I suspect the reason this article has been downvoted more than a few times is because it sounds like FUD. To fix this, focus on what the right way to do things is, rather than focusing on concern about "thing X". It's not that concern is a wrong feeling to have, it's just that it's impossible to communicate it honestly in this way, because of the prevalence of FUD tactics.
I didn't downvote, but the title did trigger Betteridge's law of headlines for me. That alone might have been enough to inspire a downvote, if I'd been in a less forgiving mood.
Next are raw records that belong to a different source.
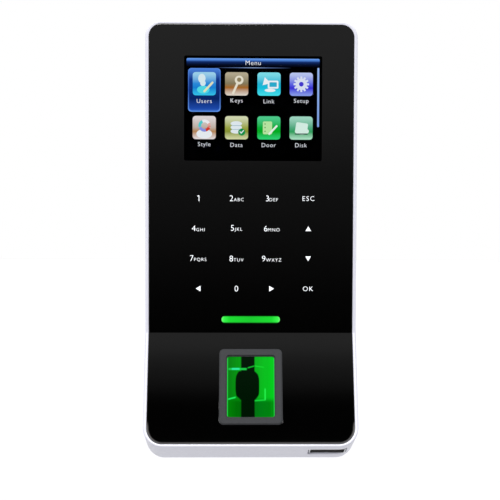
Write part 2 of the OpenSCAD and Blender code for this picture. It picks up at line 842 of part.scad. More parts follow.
module power_inductors() {
    color("#3a3a3c") for (i = [0:2]) on_board(14 + i * 5.2, crease_z + window_rise - 13, 4.4, 4.4, 1);
}

module capacitors() {
    color("#c6c9ce") for (i = [0:3])
        pin(-20 + i * 5.4, board_top - 2.1, 1.9, -board_front - 3.6, -board_front);
}

module flat_cable_sockets() {
    color(cable_white) {
        on_board(window_x, lcd_socket_z - 3.4, 14, 3.4, 1);
        on_board(0, pad_socket_z - 3.4, 8, 3.2, 1);
        block(sensor_cable_x, board_bottom + 3.4, 8, 3.2, -board_back, -board_back + 1.2);
    }
}

battery_z = 24;
module backup_battery() {
    color("#cfd2d6") pin(0, battery_z, 6.25, -board_back + 0.15, -cover_front - 0.15);
}

module battery_holder() {
    color(soft_black) difference() {
        block(0, battery_z, 15, 15, -board_back, -cover_front - 0.3);
        pin(0, battery_z, 6.3, -board_back - 1, 0);
        block(0, battery_z + 6, 7, 8, -board_back - 1, 0);
    }
}

module lock_relay() {
    x = (leg_x + board_w / 2) / 2;
    color("#2b4a7a") on_board(x, leg_bottom + 6, 14, 9.5, 4.2);
}

module at_headers() {
    for (i = [-1:1]) translate([i * header_pitch, 0, header_z]) children();
}

module wiring_headers() {
    color(cable_white) at_headers() difference() {
        block(0, 0, header_w, header_h, -board_back, -header_back);
        block(0, 0, header_w - 1.6, header_h - 1.8, -board_back + 0.8, 0);
    }
}

module header_pins() {
    color(gold) at_headers() for (i = [-1:1])
        block(i * 2, 0, 0.5, 0.5, -board_back + 0.8, -header_back - 0.6);
}

// ---- speaker ----

module speaker_frame() {
    back = speaker_depth[0];
    front = speaker_depth[1];
    color("#2e3033") difference() {
        pin(speaker_x, speaker_z, speaker_r, -front, -back);
        pin(speaker_x, speaker_z, speaker_r - 1.2, -front + 0.8, 0);
        pin(speaker_x, speaker_z, 4.4, -far, 0);
    }
}

module speaker_cone() {
    back = speaker_depth[0];
    r = speaker_r - 1.3;
    color(chip_black) translate([speaker_x, -back - 0.5, speaker_z]) rotate([90, 0, 0])
        rotate_extrude() polygon([
            [0, 1.1], [2.4, 1.1], [r - 1, 0], [r, 0], [r, 0.3], [r - 0.9, 0.3], [2.5, 1.4], [0, 1.4]]);
}

module speaker_magnet() {
    color(steel) pin(speaker_x, speaker_z, 4.3, -speaker_depth[1] - 1.3, -speaker_depth[1] + 1);
}

// ---- USB socket ----

module usb_shell() {
    color(steel) base_frame() difference() {
        round_block_z(usb_x, usb_y, usb_w, usb_h, 0.5, usb_recess, usb_len);
        round_block_z(usb_x, usb_y, usb_w - 2 * usb_wall, usb_h - 2 * usb_wall, 0.3, -1, usb_len - usb_wall);
    }
}

module usb_tongue() {
    inner = usb_w - 2 * usb_wall;
    color(soft_black) base_frame() {
        translate([usb_x - inner / 2 + 0.6, usb_y - 0.35, usb_recess + 0.6])
            cube([inner - 1.2, 1.8, usb_len - usb_wall - usb_recess - 0.6]);
        translate([usb_x - inner / 2 + 0.1, usb_y - usb_h / 2 + usb_wall + 0.1, usb_len - 4])
            cube([inner - 0.2, usb_h - 2 * usb_wall - 0.2, 4 - usb_wall - 0.05]);
    }
}

module usb_contacts() {
    color(gold) base_frame() for (i = [-1.5:1:1.5])
        translate([usb_x + i * 2.2 - 0.5, usb_y - 0.5, usb_recess + 1.2]) cube([1, 0.14, 8]);
}

module usb_board() {
    color(board_green) base_frame()
        translate([usb_x - 7.5, usb_y + usb_h / 2 + 0.02, 4.2]) cube([15, 1, usb_len - 2.7]);
}

// Place, in Y and Z of the body, of a point y along the base and v into it
function base_point(y, v) = [
    y * cos(base_slant) + v * sin(base_slant) - seam_depth,
    z_bottom - y * sin(base_slant) + v * cos(base_slant)];

module usb_cable() {
    start = base_point(usb_y + usb_h / 2 + 0.5, usb_len + 1.6);
    color(cable_white) ribbon(usb_x - 4, 5, [
        start, [-board_back + 0.5, leg_bottom - 0.6], [-board_back + 0.1, leg_bottom + 3]]);
}

// ---- tamper switch and reset button ----

module tamper_switch() {
    color(soft_black) difference() {
        block(tamper_x, tamper_z, 6, 6, -board_back, -cover_front - 0.15);
        pin(tamper_x, tamper_z, 2.1, -board_back + 0.35, 0);
        pin(tamper_x, tamper_z, 1.3, -board_back + 0.3, 0);
    }
}

module tamper_plunger() {
    color("#e8e8e8") {
        pin(tamper_x, tamper_z, tamper_r, -board_back + 0.4 + tamper_press, -0.05);
        pin(tamper_x, tamper_z, 1.75, -cover_front - 0.75, -cover_front - 0.2);
    }
}

// Wire of the tamper spring: a ring of points at each step of the helix, joined by faces
spring_turns = 3;
spring_steps = 16;
spring_sides = 8;
spring_wire = 0.12;
spring_r = 1.55;
module tamper_spring() {
    y0 = -board_back + 0.5;
    y1 = -cover_front - 0.9;
    n = spring_turns * spring_steps;
    ring = function (i) [for (j = [0:spring_sides - 1])
        let (a = 360 * i / spring_steps, b = 360 * j / spring_sides, r = spring_r + spring_wire * cos(b))
        [tamper_x + r * cos(a), y0 + (y1 - y0) * i / n + spring_wire * sin(b), tamper_z + r * sin(a)]];
    points = [for (i = [0:n]) for (p = ring(i)) p];
    sides = [for (i = [0:n - 1]) for (j = [0:spring_sides - 1])
        let (k = (j + 1) % spring_sides, a = i * spring_sides, b = a + spring_sides)
        [a + j, a + k, b + k, b + j]];
    start = [for (j = [spring_sides - 1:-1:0]) j];
    end = [for (j = [0:spring_sides - 1]) n * spring_sides + j];
    color(steel) polyhedron(points, concat(sides, [start, end]), convexity = 6);
}

module reset_switch() {
    color(steel) difference() {
        block(reset_x, reset_z, 4, 3.4, -board_back, -board_back + 1.2);
        pin(reset_x, reset_z, reset_r + pin_fit, -board_back + 0.3, 0);
    }
}

module reset_button() {
    color("#d8b04a")
        pin(reset_x, reset_z, reset_r, -board_back + 0.3 + reset_press + 0.05, -board_back + 1.8);
}

wall_plate();
lock_screw();
lock_nut();
front_housing();
rear_cover();
cover_screws();
front_panel();
panel_gasket();
display_window();
lcd_gasket();
lcd_glass();
lcd_backlight();
lcd_frame();
lcd_bracket();
bracket_screws();
lcd_cable();
light_bar_lens();
light_bar_leds();
light_bar_board();
keypad_light_guide();
keypad_board();
keypad_leds();
touch_controller();
keypad_cable();
sensor_bezel();
sensor_prism();
sensor_body();
sensor_leds();
sensor_lens_barrel();
sensor_lens();
image_sensor();
sensor_board();
sensor_screws();
sensor_cable();
mainboard();
board_screws();
processor();
memory_chips();
power_inductors();
capacitors();
flat_cable_sockets();
backup_battery();
battery_holder();
lock_relay();
wiring_headers();
header_pins();
speaker_frame();
speaker_cone();
speaker_magnet();
usb_shell();
usb_tongue();
usb_contacts();
usb_board();
usb_cable();
tamper_switch();
tamper_plunger();
tamper_spring();
reset_switch();
reset_button();
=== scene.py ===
"""Looks of a slim wall-mounted fingerprint access terminal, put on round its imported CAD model.

X runs across the face, the wall is the plane y = 0, the face looks along -Y and Z is up, in metres.
"""

import math

import bmesh
import bpy
from mathutils import Matrix, Vector


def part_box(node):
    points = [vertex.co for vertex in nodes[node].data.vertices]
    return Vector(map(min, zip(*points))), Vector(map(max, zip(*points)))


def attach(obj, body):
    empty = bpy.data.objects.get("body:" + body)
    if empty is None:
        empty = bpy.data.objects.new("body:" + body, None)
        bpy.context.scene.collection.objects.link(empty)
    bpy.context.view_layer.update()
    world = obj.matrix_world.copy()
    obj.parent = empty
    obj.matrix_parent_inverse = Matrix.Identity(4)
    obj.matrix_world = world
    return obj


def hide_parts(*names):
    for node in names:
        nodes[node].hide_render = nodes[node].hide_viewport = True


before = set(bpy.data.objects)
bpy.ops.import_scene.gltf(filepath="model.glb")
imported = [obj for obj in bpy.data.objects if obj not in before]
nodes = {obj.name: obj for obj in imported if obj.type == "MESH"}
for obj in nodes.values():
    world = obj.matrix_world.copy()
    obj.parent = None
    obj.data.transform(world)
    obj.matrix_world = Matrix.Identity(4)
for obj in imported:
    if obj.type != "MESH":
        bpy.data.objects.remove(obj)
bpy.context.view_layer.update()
scene = bpy.context.scene
MM = 0.001


# ---- Camera ----
# A product shot taken straight on from 0.35 m, level with the middle of the face and a little to its left.
# The terminal fills the frame's height, so its two planes and the slanted base can be told apart.
CAMERA_PLACE = Vector((-6.79, -351.63, -3.85)) * MM
CAMERA_PITCH = math.radians(0.126)
CAMERA_YAW = math.radians(-1.079)
CAMERA_ROLL = math.radians(0.163)
FOCAL_LENGTH = 66.9
FILM_WIDTH = 36
NEAREST = 10 * MM
camera_data = bpy.data.cameras.new("camera")
camera_data.lens = FOCAL_LENGTH
camera_data.sensor_width = FILM_WIDTH
camera_data.clip_start = NEAREST
camera = bpy.data.objects.new("camera", camera_data)
camera_turn = (Matrix.Rotation(CAMERA_YAW, 4, "Z") @ Matrix.Rotation(math.pi / 2 + CAMERA_PITCH, 4, "X")
               @ Matrix.Rotation(CAMERA_ROLL, 4, "Z"))
camera.matrix_world = Matrix.Translation(CAMERA_PLACE) @ camera_turn
scene.collection.objects.link(camera)
scene.camera = camera
scene.view_settings.view_transform = "Standard"


# ---- Silver front housing ----
# The body's front shell: a thin ABS moulding, sprayed pearl silver with a satin clear coat.
# Its rim stands round the glossy panel, and the mould leaves every outer edge with a small radius.
RIM_RADIUS = 0.5 * MM
SEAM_RADIUS = 0.3 * MM
RECESS_RADIUS = 0.12 * MM
# Points this near are one. The angles, in degrees, are those over which an edge parts two planes, is
# rounded, is crisp or is the crease. The share of a normal that lies along Y tells a front from a wall.
ONE_POINT = 0.002 * MM
ONE_PLANE = 0.4
ROUNDED = 20
CRISP = 35
CREASE = 8
FACING = 0.9
SIDEWAYS = 0.6


def linear(hex_colour):
    """An sRGB hex colour as the linear colour that a shader's socket takes."""
    channels = [int(hex_colour[i:i + 2], 16) / 255 for i in (1, 3, 5)]
    return [c / 12.92 if c <= 0.04045 else ((c + 0.055) / 1.055) ** 2.4 for c in channels] + [1.0]


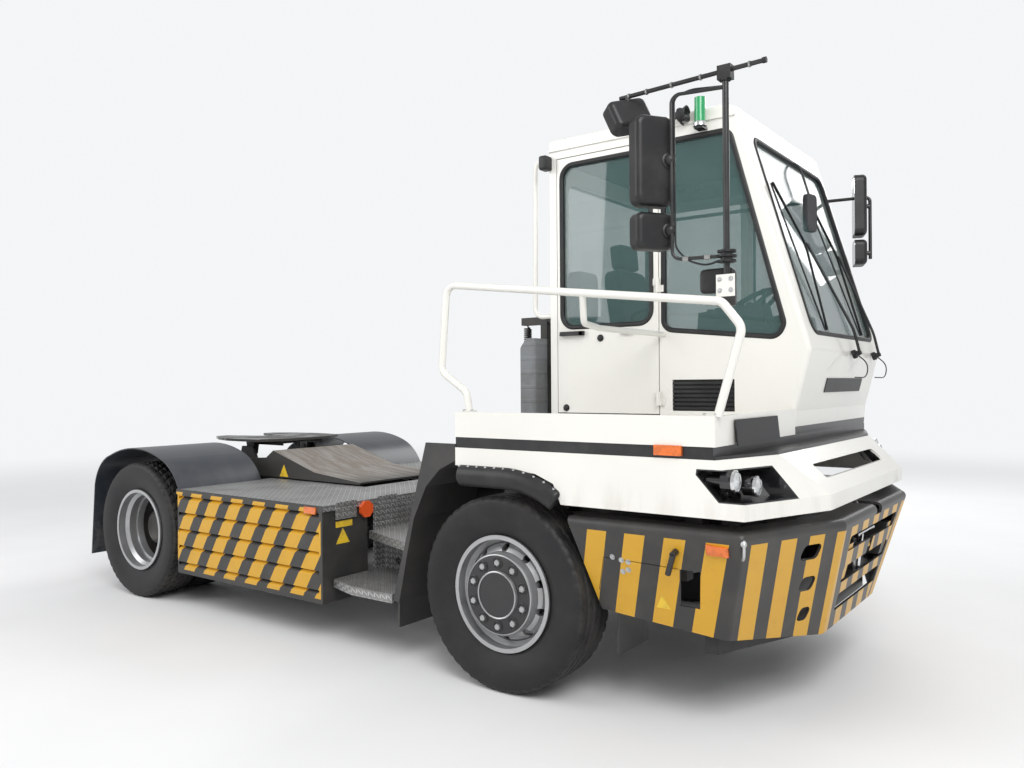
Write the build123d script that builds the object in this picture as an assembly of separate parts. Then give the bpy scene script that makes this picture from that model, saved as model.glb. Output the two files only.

http://www.iea.org.uk/in-the-media/press-release/%E2%80%98evidence-based%E2%80%99-policies-are-damaging-uk-policymaking
Those in favour of evidenced based policies have tended to be dismissive, arguing that this is just a case of lack of evidence, rather than a problem with evidence-based policies per se.
https://twitter.com/bengoldacre/status/370159847985381376
I'm not fully convinced though. I've started reading Taking the medicine: a short history of medicine's beautiful idea and our difficulty swallowing it by Druin Burch, and this has plenty of examples of people saying something like "Of course, up till now medicine has been totally wrong, but I've got a new way of doing it right" - and then going on to make the same old mistakes. Maybe evidence based practice is the same, just a way of convincing ourselves that we've got it right this time.
As I see it, the trouble with evidence based practice is that what counts as evidence based today doesn't meet tomorrows higher standards. This means
At the root of this is the insistence that evidence must meet some 'gold standard'. This seems to be too much the frequentist viewpoint, but in the end we have to be Bayesians, taking all evidence into account.